In fact, argues experienced DJ and Harvard graduate student in ethnomusicology Sarah E. Hankins, “The ideal of a good DJ is that you are in a position of service to a crowd, to the taste of the crowd.” Hankins herself puts this idea into practice. “I DJ for the queer community and I never charge for those things because that’s my community,” she said. “[Those are] the people I want to show a good time, bring together, and unite... [I want to] strengthen the idea of a queer community as opposed to a bunch of people entering a club to drink, hook up, whatever." However, unlike other forms of service, DJing puts you in an empowered, controlling relationship with those you are trying to help. "You’re sort of a shaman in a secular ritual to bring people to a place of ecstasy.” This moment, she elaborated, embodies the term “communitas,” or an “über-community feeling: [the] feeling of in a moment being boundaryless, being connected to everyone around you.

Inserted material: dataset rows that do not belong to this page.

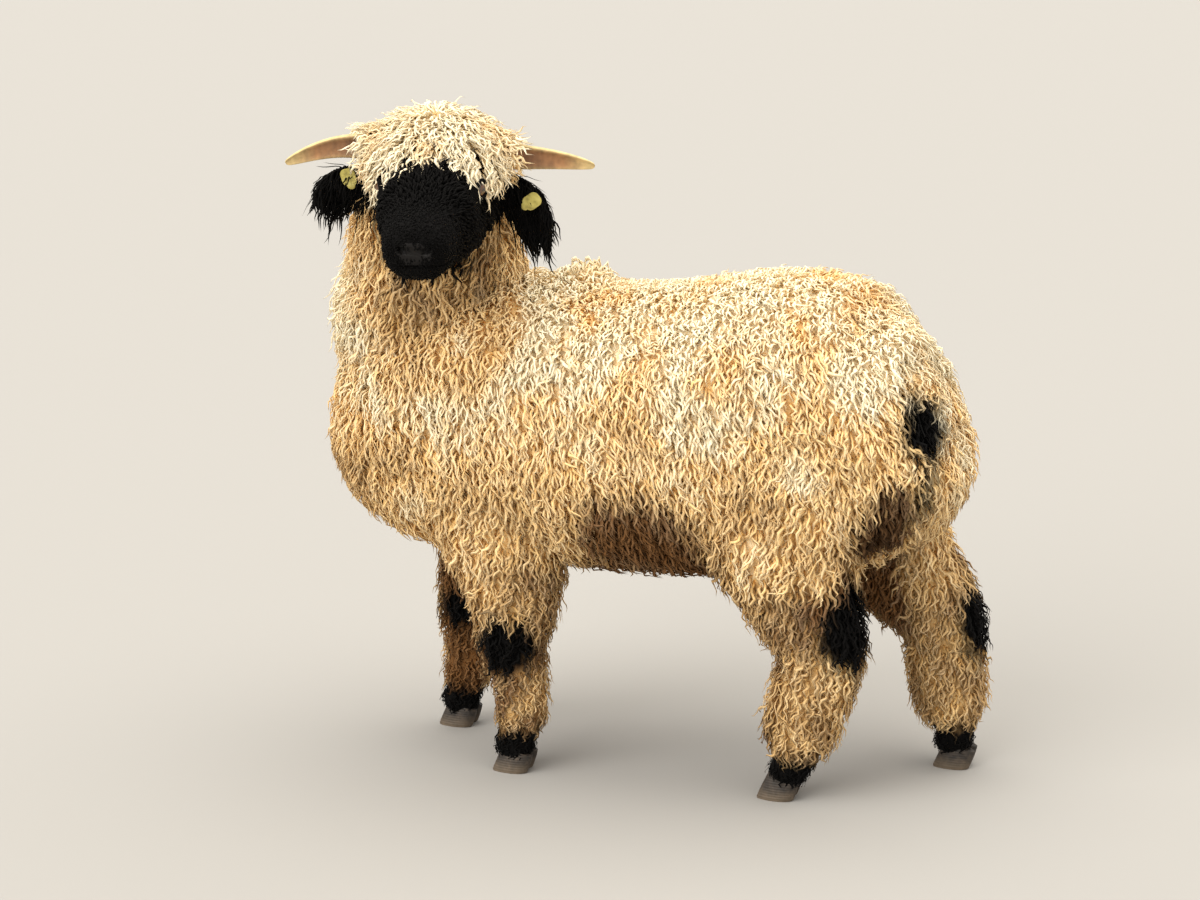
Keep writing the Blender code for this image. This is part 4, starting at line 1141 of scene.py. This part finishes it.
def form_trees():
    """Search trees of the undercoat of each form, to keep locks off what is buried."""
    meshes = {name: loft(name, form, root_depth(name), 24, 24) for name, form in FORMS.items()}
    meshes["topknot"] = crown_ball()
    trees = {}
    for name, mesh in meshes.items():
        bm = bmesh.new()
        bm.from_mesh(mesh)
        trees[name] = BVHTree.FromBMesh(bm)
        bm.free()
    return trees


FORM_TREES = form_trees()


def is_buried(point, owner):
    """Whether a place lies more than a little inside another form than its own."""
    for name, tree in FORM_TREES.items():
        if name == owner:
            continue
        if tree.find_nearest(point)[3] < BURIED:
            continue
        hit, normal, _, _ = tree.ray_cast(point, UP)
        if hit and normal.z > 0:
            return True
    return False


def hanging(out, lean):
    """Direction in which wool hangs on a surface: down, led by a given lean."""
    way = Vector((0, 0, -1)) + lean
    flat = way - out * way.dot(out)
    return flat.normalized() if flat.length > 0.05 else Vector((1, 0, 0))


# Share of its width at which each row of a form's end cap lies
CAP_SHARES = (0.05, 0.35, 0.65, 0.9)


def form_patch(name, owner, times, angles, rows, columns, rule, kind=FLEECE):
    """Patch over part of a form; rule gives the lie, length, lift and density at a point."""
    form = FORMS[owner]
    root = root_depth(owner)
    patch = Patch(name)
    low, high = times
    first, last = (math.radians(angle) for angle in angles)
    places = [(low + (high - low) * i / rows, 1.0) for i in range(rows + 1)]
    if low == 0.0:
        places = [(0.0, share) for share in CAP_SHARES] + places
    if high == form.last and form.grow_end:
        places += [(form.last, share) for share in reversed(CAP_SHARES)]
    for t, share in places:
        for k in range(columns + 1):
            angle = first + (last - first) * k / columns
            point, centre, out = form.surface(t, angle, root)
            if share < 1.0:
                point = centre.lerp(point, share)
                end = form.point(form.last / 2, angle, root)
                out = (out * share + (centre - end).normalized()).normalized()
            depth = blend_rows(form.rows, t)[7] * (1 - root)
            lie, length, lift, density = rule(point, out, depth)
            if is_buried(point, owner):
                density = 0.0
            root_uv = (0.02 + 0.94 * (angle / (2 * math.pi) % 1.0), 0.02 + 0.94 * t / form.last)
            patch.add(point, out, lie, root_uv, length / kind["length"], lift / kind["lift"], density)
    return patch.mesh(columns + 1, closed=False)


def body_rule(point, out, depth):
    """Wool of the trunk: it parts along the back, hangs on the flanks and thins on the belly."""
    lean = Vector((0.30, 0, 0)) + Vector((0, math.copysign(0.5, point.y), 0)) * max(0.0, out.z)
    density = 0.60 if out.z < -0.6 else 1.0
    length = 0.036 if out.z < 0.55 else 0.028
    tuft = max(0.0, 1.0 - (point - WITHERS_TUFT).length / TUFT_RADIUS)
    return hanging(out, lean), length, depth * (1.0 + TUFT_LIFT * tuft), density


def neck_rule(point, out, depth):
    """Wool of the neck hangs straight."""
    return hanging(out, Vector((0, 0, 0))), 0.046, depth * 1.1, 1.0


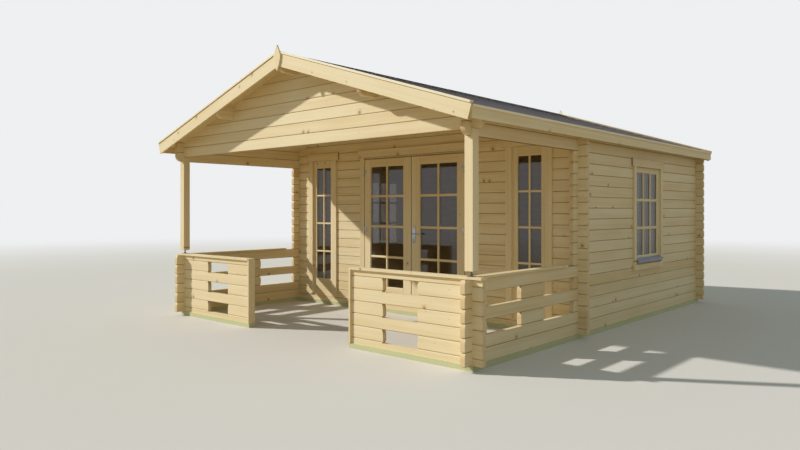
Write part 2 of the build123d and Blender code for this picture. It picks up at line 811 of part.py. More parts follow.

The DJ is trying to maintain that feeling, picking the right song at the right time to keep the crowd dancing at this moment of ecstatic communitas.”

SEEING THE (STROBE) LIGHT

If DJing is a service-based, rapture-seeking religion, it is also a proselytizing one. After speaking with Hsieh, he whipped out a flash drive, uploaded his latest playlist and $100 of DJ software, and handed it to me. “The more people that can play at parties the better,” he said. “I’m totally for people learning how to use the software themselves.” VanMiddlesworth himself started giving advice about how to get started, and nearly every DJ reported that they learned their art under the tutelage of an older, wiser, charitable DJing friend. For the sake of their art, and for the sake of good parties everywhere, student DJs take it upon themselves to continue spreading the good word in every way they can.